Bill Barrett (NYSE: BBG  ) hasn't been able to establish an earnings trend, bouncing between beating and falling short of estimates during the past fiscal year. The company will unveil its latest earnings on Thursday, Feb. 23. Bill Barrett Corporation is an independent oil and gas company engaged in the exploration, development, and production of natural gas and crude oil.

What analysts say:

  • Buy, sell, or hold?: Analysts are bullish on this stock. Only one rates it as a sell, while nine recommend it as a buy. Analysts don't like Bill Barrett as much as competitor Kodiak Oil & Gas overall. Analysts still rate the stock a moderate buy, but they are a bit more wary about it compared to three months ago.
  • Revenue forecasts: On average, analysts predict $199.4 million in revenue this quarter.

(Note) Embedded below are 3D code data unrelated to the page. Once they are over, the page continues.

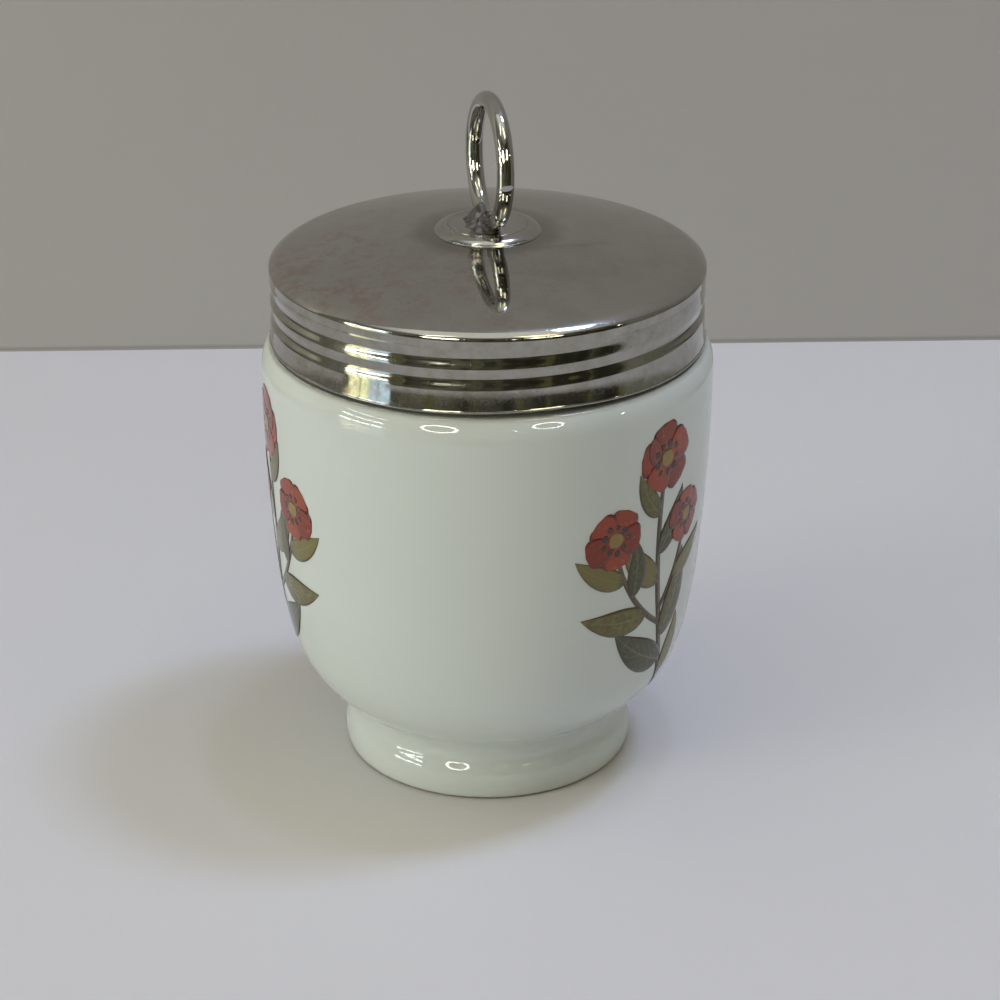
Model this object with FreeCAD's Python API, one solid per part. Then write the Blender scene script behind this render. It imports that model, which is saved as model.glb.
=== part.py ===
# Egg coddler: a footed porcelain cup closed by a screw-on metal lid with a lifting ring.
#
# Sizes are in millimetres. +Z is up, the origin is the centre of the foot, and the lifting
# ring stands in the YZ plane. Outlines of turned pieces are drawn in the XZ plane as pairs
# of radius and height, and angles round the axis are counted from +X towards +Y.
import FreeCAD, Part
import math
import os
from FreeCAD import Vector

# Cup, outside
CUP_R = 31.75              # widest radius, at the top of the side
SHOULDER_Z = 58.6          # height of the widest place
SHOULDER_ARC_R = 9.5       # rounding above the side
SHOULDER_TURN = 25.0       # degrees which that rounding turns through
LEDGE_BEVEL = 0.6          # bevel from the shoulder into the ledge below the neck
SIDE_LEAN = 5.3            # lean of the wall where the long side ends, degrees
HAUNCH_LEAN = 14.1         # lean where the haunch ends
UNDER_LEAN = 62.0          # lean where the bowl meets the foot
HAUNCH_R = 74.8            # radius of the haunch's arc
BOWL_BASE_Z = 8.95         # height where the bowl's underside meets the foot

# Cup, foot
FOOT_R = 21.1              # widest radius of the foot's bead
BASE_STEP = 0.7            # how far the bowl's base stands in from that radius
BEAD_Z = 3.0               # height of that widest place
BEAD_R = 4.5               # radius of the bead's arc
BEAD_TOP_LEAN = 38.5       # degrees up the bead to where the cove starts
FOOT_EDGE = 0.5            # bevels of the standing ring
STANDING_W = 2.2           # width of the flat that stands on the table
RECESS_Z = 4.8             # ceiling of the recess under the foot
RECESS_BEVEL = 1.8         # bevel between the recess's wall and its ceiling

# Cup, inside and neck
WALL = 4.0                 # thickness of the body
FLOOR_RISE = 1.05          # inside bottom over the bowl's base
NECK_STEP = 2.85           # how far the neck stands in from the widest radius
NECK_WALL = 3.2
BORE_BLEND = 8.0           # height over which the bore widens into the belly
CAVITY_LEAN = 5.0          # lean of the inside wall, degrees
CAVITY_ARC_R = 12.0        # rounding from the inside wall into the floor
LIP_BEVEL = 0.9            # bevels of the lip, inside and outside
CUP_THREAD_H = 0.7         # height of the porcelain thread
CUP_THREAD_CREST = 0.6     # width of its ridge at the crest
CUP_THREAD_BASE = 1.8      # and where it leaves the neck
CUP_THREAD_TURNS = 1.3
CUP_THREAD_BACK = 50.0     # degrees which its lower end lies before the lid's

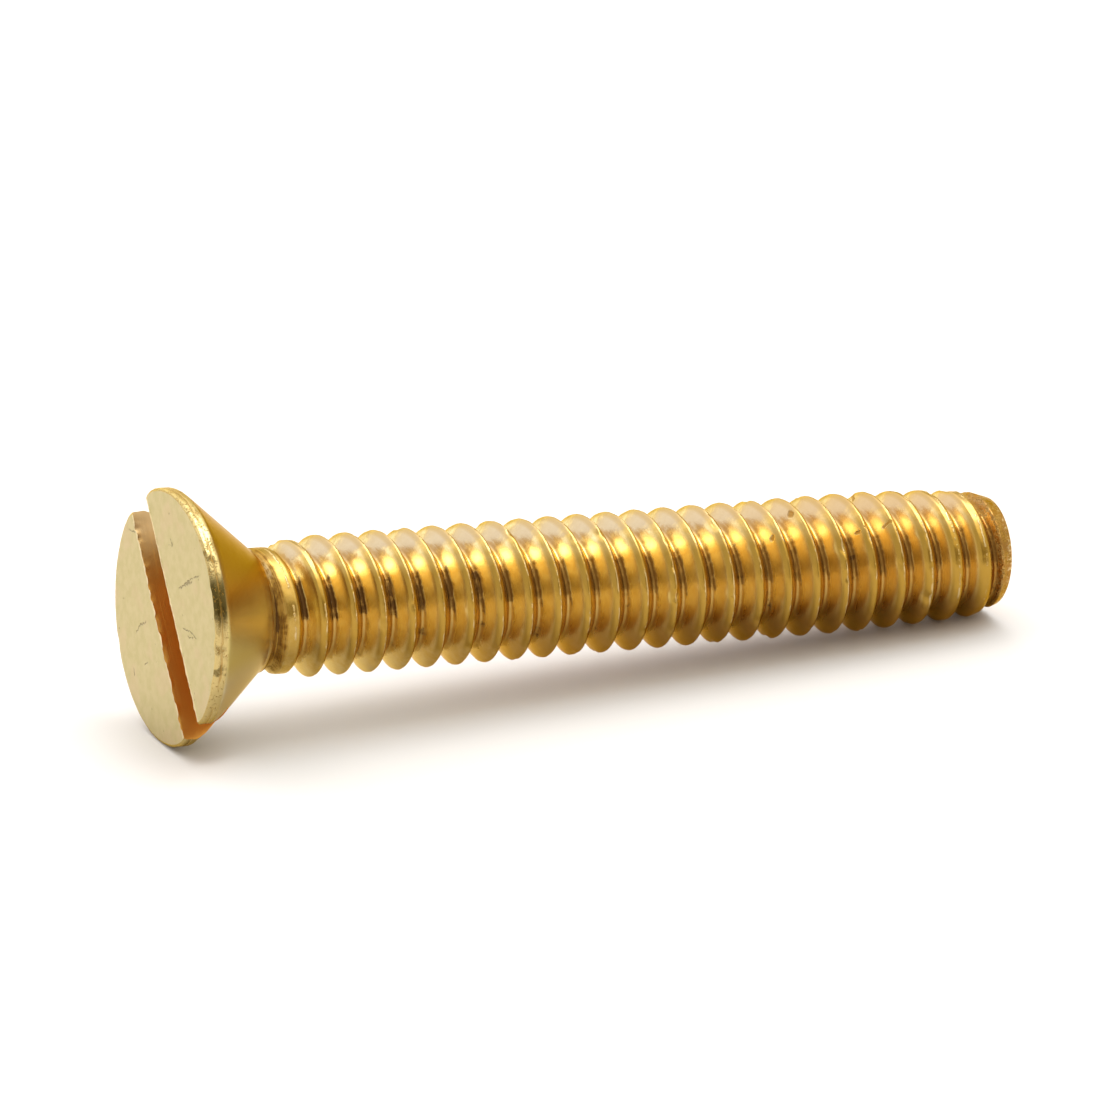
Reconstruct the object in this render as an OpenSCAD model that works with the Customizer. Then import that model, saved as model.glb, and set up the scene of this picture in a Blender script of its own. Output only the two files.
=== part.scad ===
// Slotted machine screw with a flat countersunk head, one piece of brass, in millimetres.
// The screw is built standing on its face, with +Z from the face to the point, and is then
// laid down as it comes to rest: on the rim of its head and on a crest near its point.
// Lying, +X runs from the head to the point and +Z is up. The origin is on the surface that
// it lies on, under the middle of its box.

/* [Head] */
// Diameter over the rim
head_d = 8.57; // [8.4:0.01:9.2]
// Height of the upright land around the rim
rim_h = 0.43; // [0.25:0.01:0.6]
// Full angle of the countersunk cone, in degrees
cone_angle = 82; // [80:1:84]
// Bevel that breaks the edge of the face
edge_break = 0.05; // [0.02:0.01:0.1]

/* [Slot] */
// Width of the driving slot
slot_w = 1.38; // [1.27:0.01:1.52]
// Depth of the driving slot, from the face
slot_depth = 1.25; // [1.07:0.01:1.42]
// Turn of the slot from upright as the screw lies, in degrees
slot_turn = -40.6; // [-75:0.1:75]

/* [Thread] */
// Distance from crest to crest: 24 turns to the inch
pitch = 1.0583; // [1.0:0.0001:1.1]
// Diameter over the full crests
crest_d = 4.64; // [4.6:0.01:4.82]
// Diameter of the rolled blank, which stays bare at the neck
blank_d = 4.06; // [4.0:0.01:4.12]
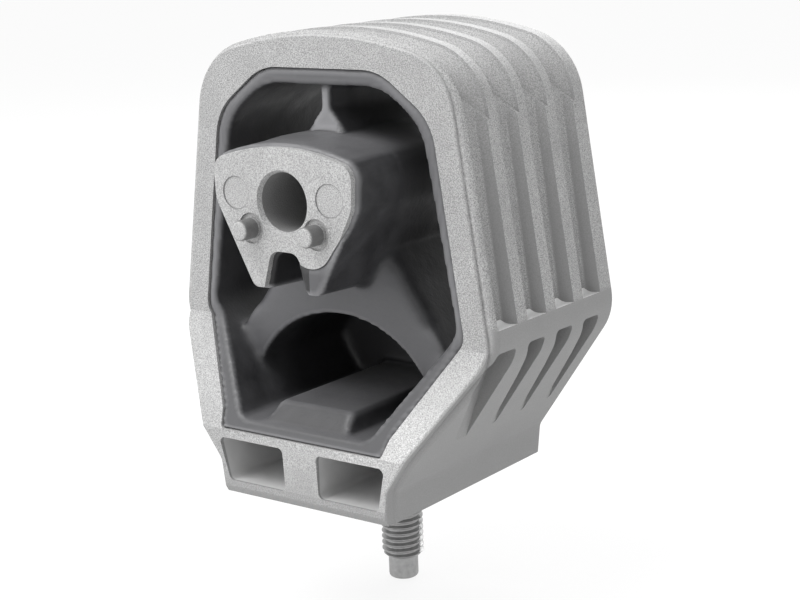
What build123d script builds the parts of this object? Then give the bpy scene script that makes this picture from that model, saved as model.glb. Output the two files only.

That would represent a rise of 22% from the year-ago quarter.
  • Wall Street earnings expectations: The average analyst estimate is earnings of $0.36 per share. Estimates range from $0.04 to $0.54.

What our community says:
CAPS All-Stars are enthusiastically backing the stock, with 96.2% giving it an outperform rating. Most of the community concurs with the All-Stars, with 91.5% awarding it a rating of outperform. Bill Barrett has a bullish CAPS rating of five out of five stars that is about on par with the Fool community assessment.

Revenue has now gone up for three straight quarters.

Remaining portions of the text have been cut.